#### [EXERCISE DESCRIPTION]
Copy out every record below with complete accuracy.

#### [SUPPLIED RECORDS]

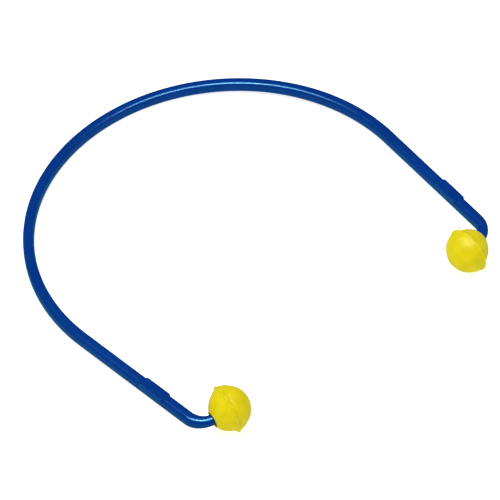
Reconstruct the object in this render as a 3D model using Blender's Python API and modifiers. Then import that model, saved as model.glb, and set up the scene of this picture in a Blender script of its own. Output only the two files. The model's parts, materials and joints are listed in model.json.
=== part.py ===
"""Banded foam ear plugs: a springy plastic band with a round foam pod on each end.

Units are metres and +Z is up. The band lies on the underside of its crown and on the rims of its
two pods. The pods are at -Y, the crown is at +Y, and the right side is at +X. The origin is the
middle of the underside of the whole object's box.

The real band is one moulding that bends along its whole crown. Here it is cut once on each side,
and each arm turns about an upright axis through the middle of its cut.
"""

from math import asin, cos, exp, hypot, pi, radians, sin, sqrt

import bmesh
import bpy
from mathutils import Matrix, Vector

# Centreline of the band, measured from the middle of the crown: arc, straight arm, elbow, stem.
CROWN_RADIUS = 0.075
CROWN_ANGLE = radians(94.3)
ARM_LENGTH = 0.0558
ELBOW_RADIUS = 0.0080
ELBOW_ANGLE = radians(75.5)
ELBOW_LIFT = radians(6.0)
STEM_LENGTH = 0.0090
CROWN_LENGTH = CROWN_RADIUS * CROWN_ANGLE
ELBOW_START = CROWN_LENGTH + ARM_LENGTH
ELBOW_END = ELBOW_START + ELBOW_RADIUS * ELBOW_ANGLE
STEM_END = ELBOW_END + STEM_LENGTH

# The band's section is between an ellipse and a rectangle, and turns round in the elbow. Squareness is
# the power of its outline: 2 is an ellipse, and more is squarer.
BAND_HALF_WIDTH = 0.00203
BAND_HALF_HEIGHT = 0.00232
BAND_SQUARENESS = 3.0
STEM_HALF = 0.0020
STEM_SQUARENESS = 2.0
SIDES = 24
CROWN_STEP = 0.0042
ARM_STEPS = 5
ELBOW_STEPS = 8
NOSE_STEPS = 4
SMALLEST_RING = 0.0004

# The cut at which each arm turns.
FLEX_AT = CROWN_RADIUS * radians(43.0)
FLEX_GAP = 0.0007

# Square-shouldered pad on each arm, with a flat top just above the arm's own.
PAD_MIDDLE = 0.1615
PAD_LENGTH = 0.0130
PAD_WIDTH = 0.0042
PAD_RISE = 0.00008
PAD_DEPTH = 0.0022
PAD_EDGE = 0.00035

# Pod, turned about its stem's axis: a round dome and back that both flare to a rim with a thin ridge.
# Heights and angles are up from the plane of the rim, towards the dome.
RIM_RADIUS = 0.0091
RIDGE_HEIGHT = 0.0003
RIDGE_WIDTH = radians(3.0)
FLARE_DOME_SIDE = radians(26.5)
FLARE_BACK_SIDE = radians(7.6)
DOME_RADIUS = 0.0079
DOME_CENTRE = 0.00045
BACK_RADIUS = 0.00755
BACK_DEPTH = 0.0073
BACK_TO = radians(61.0)
MOUTH_RADIUS = 0.0029
MOUTH_DEPTH = 0.0016
STEM_CLEARANCE = 0.0004
RIM_FROM_ELBOW = 0.0060
POD_STEPS = 48
DOME_STEPS = 11
BACK_STEPS = 9
FINER_NEAR_RIM = 1.5

COLLECTION = "banded_ear_plugs"
AXIS_Z = Vector((0, 0, 1))


def clear_scene():
    for obj in list(bpy.data.objects):
        bpy.data.objects.remove(obj, do_unlink=True)


def make_collection(name):
    collection = bpy.data.collections.new(name)
    bpy.context.scene.collection.children.link(collection)
    return collection


def make_material(name, color, roughness):
    material = bpy.data.materials.new(name)
    material.use_nodes = True
    shader = material.node_tree.nodes["Principled BSDF"]
    shader.inputs["Base Color"].default_value = (*color, 1.0)
    shader.inputs["Roughness"].default_value = roughness
    shader.inputs["Metallic"].default_value = 0.0
    return material


def smoothstep(t):
    return t * t * (3 - 2 * t)


def section_reach(length, angle):
    """Distance from the centreline to the band's skin. angle is up from the outer side."""
    share = smoothstep(min(max((length - ELBOW_START) / (ELBOW_END - ELBOW_START), 0.0), 1.0))
    half_width = BAND_HALF_WIDTH + (STEM_HALF - BAND_HALF_WIDTH) * share
    half_height = BAND_HALF_HEIGHT + (STEM_HALF - BAND_HALF_HEIGHT) * share
    power = BAND_SQUARENESS + (STEM_SQUARENESS - BAND_SQUARENESS) * share
    across = abs(cos(angle) / half_width) ** power
    upward = abs(sin(angle) / half_height) ** power
    return (across + upward) ** (-1 / power)


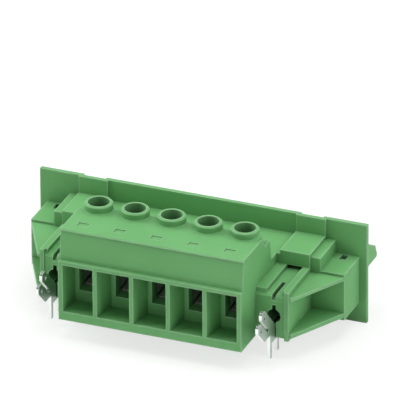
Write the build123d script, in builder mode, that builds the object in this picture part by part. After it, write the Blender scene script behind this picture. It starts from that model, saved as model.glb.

#### [TASK SOLUTION]
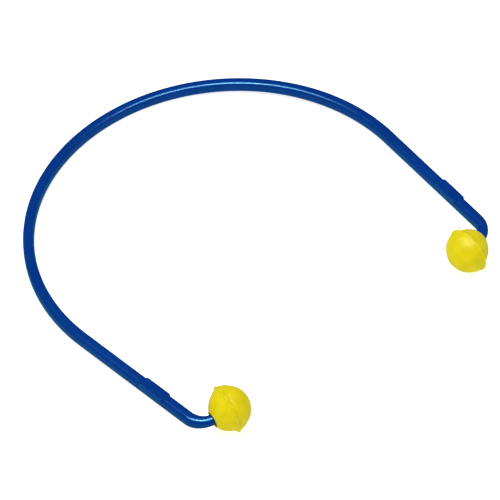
Reconstruct the object in this render as a 3D model using Blender's Python API and modifiers. Then import that model, saved as model.glb, and set up the scene of this picture in a Blender script of its own. Output only the two files. The model's parts, materials and joints are listed in model.json.
=== part.py ===
"""Banded foam ear plugs: a springy plastic band with a round foam pod on each end.

Units are metres and +Z is up. The band lies on the underside of its crown and on the rims of its
two pods. The pods are at -Y, the crown is at +Y, and the right side is at +X. The origin is the
middle of the underside of the whole object's box.

The real band is one moulding that bends along its whole crown. Here it is cut once on each side,
and each arm turns about an upright axis through the middle of its cut.
"""

from math import asin, cos, exp, hypot, pi, radians, sin, sqrt

import bmesh
import bpy
from mathutils import Matrix, Vector

# Centreline of the band, measured from the middle of the crown: arc, straight arm, elbow, stem.
CROWN_RADIUS = 0.075
CROWN_ANGLE = radians(94.3)
ARM_LENGTH = 0.0558
ELBOW_RADIUS = 0.0080
ELBOW_ANGLE = radians(75.5)
ELBOW_LIFT = radians(6.0)
STEM_LENGTH = 0.0090
CROWN_LENGTH = CROWN_RADIUS * CROWN_ANGLE
ELBOW_START = CROWN_LENGTH + ARM_LENGTH
ELBOW_END = ELBOW_START + ELBOW_RADIUS * ELBOW_ANGLE
STEM_END = ELBOW_END + STEM_LENGTH

# The band's section is between an ellipse and a rectangle, and turns round in the elbow. Squareness is
# the power of its outline: 2 is an ellipse, and more is squarer.
BAND_HALF_WIDTH = 0.00203
BAND_HALF_HEIGHT = 0.00232
BAND_SQUARENESS = 3.0
STEM_HALF = 0.0020
STEM_SQUARENESS = 2.0
SIDES = 24
CROWN_STEP = 0.0042
ARM_STEPS = 5
ELBOW_STEPS = 8
NOSE_STEPS = 4
SMALLEST_RING = 0.0004

# The cut at which each arm turns.
FLEX_AT = CROWN_RADIUS * radians(43.0)
FLEX_GAP = 0.0007

# Square-shouldered pad on each arm, with a flat top just above the arm's own.
PAD_MIDDLE = 0.1615
PAD_LENGTH = 0.0130
PAD_WIDTH = 0.0042
PAD_RISE = 0.00008
PAD_DEPTH = 0.0022
PAD_EDGE = 0.00035

# Pod, turned about its stem's axis: a round dome and back that both flare to a rim with a thin ridge.
# Heights and angles are up from the plane of the rim, towards the dome.
RIM_RADIUS = 0.0091
RIDGE_HEIGHT = 0.0003
RIDGE_WIDTH = radians(3.0)
FLARE_DOME_SIDE = radians(26.5)
FLARE_BACK_SIDE = radians(7.6)
DOME_RADIUS = 0.0079
DOME_CENTRE = 0.00045
BACK_RADIUS = 0.00755
BACK_DEPTH = 0.0073
BACK_TO = radians(61.0)
MOUTH_RADIUS = 0.0029
MOUTH_DEPTH = 0.0016
STEM_CLEARANCE = 0.0004
RIM_FROM_ELBOW = 0.0060
POD_STEPS = 48
DOME_STEPS = 11
BACK_STEPS = 9
FINER_NEAR_RIM = 1.5

COLLECTION = "banded_ear_plugs"
AXIS_Z = Vector((0, 0, 1))


def clear_scene():
    for obj in list(bpy.data.objects):
        bpy.data.objects.remove(obj, do_unlink=True)


def make_collection(name):
    collection = bpy.data.collections.new(name)
    bpy.context.scene.collection.children.link(collection)
    return collection


def make_material(name, color, roughness):
    material = bpy.data.materials.new(name)
    material.use_nodes = True
    shader = material.node_tree.nodes["Principled BSDF"]
    shader.inputs["Base Color"].default_value = (*color, 1.0)
    shader.inputs["Roughness"].default_value = roughness
    shader.inputs["Metallic"].default_value = 0.0
    return material


def smoothstep(t):
    return t * t * (3 - 2 * t)


def section_reach(length, angle):
    """Distance from the centreline to the band's skin. angle is up from the outer side."""
    share = smoothstep(min(max((length - ELBOW_START) / (ELBOW_END - ELBOW_START), 0.0), 1.0))
    half_width = BAND_HALF_WIDTH + (STEM_HALF - BAND_HALF_WIDTH) * share
    half_height = BAND_HALF_HEIGHT + (STEM_HALF - BAND_HALF_HEIGHT) * share
    power = BAND_SQUARENESS + (STEM_SQUARENESS - BAND_SQUARENESS) * share
    across = abs(cos(angle) / half_width) ** power
    upward = abs(sin(angle) / half_height) ** power
    return (across + upward) ** (-1 / power)


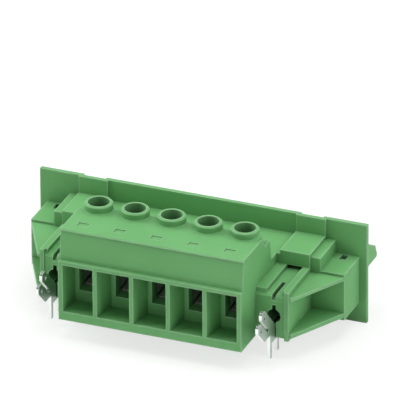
Write the build123d script, in builder mode, that builds the object in this picture part by part. After it, write the Blender scene script behind this picture. It starts from that model, saved as model.glb.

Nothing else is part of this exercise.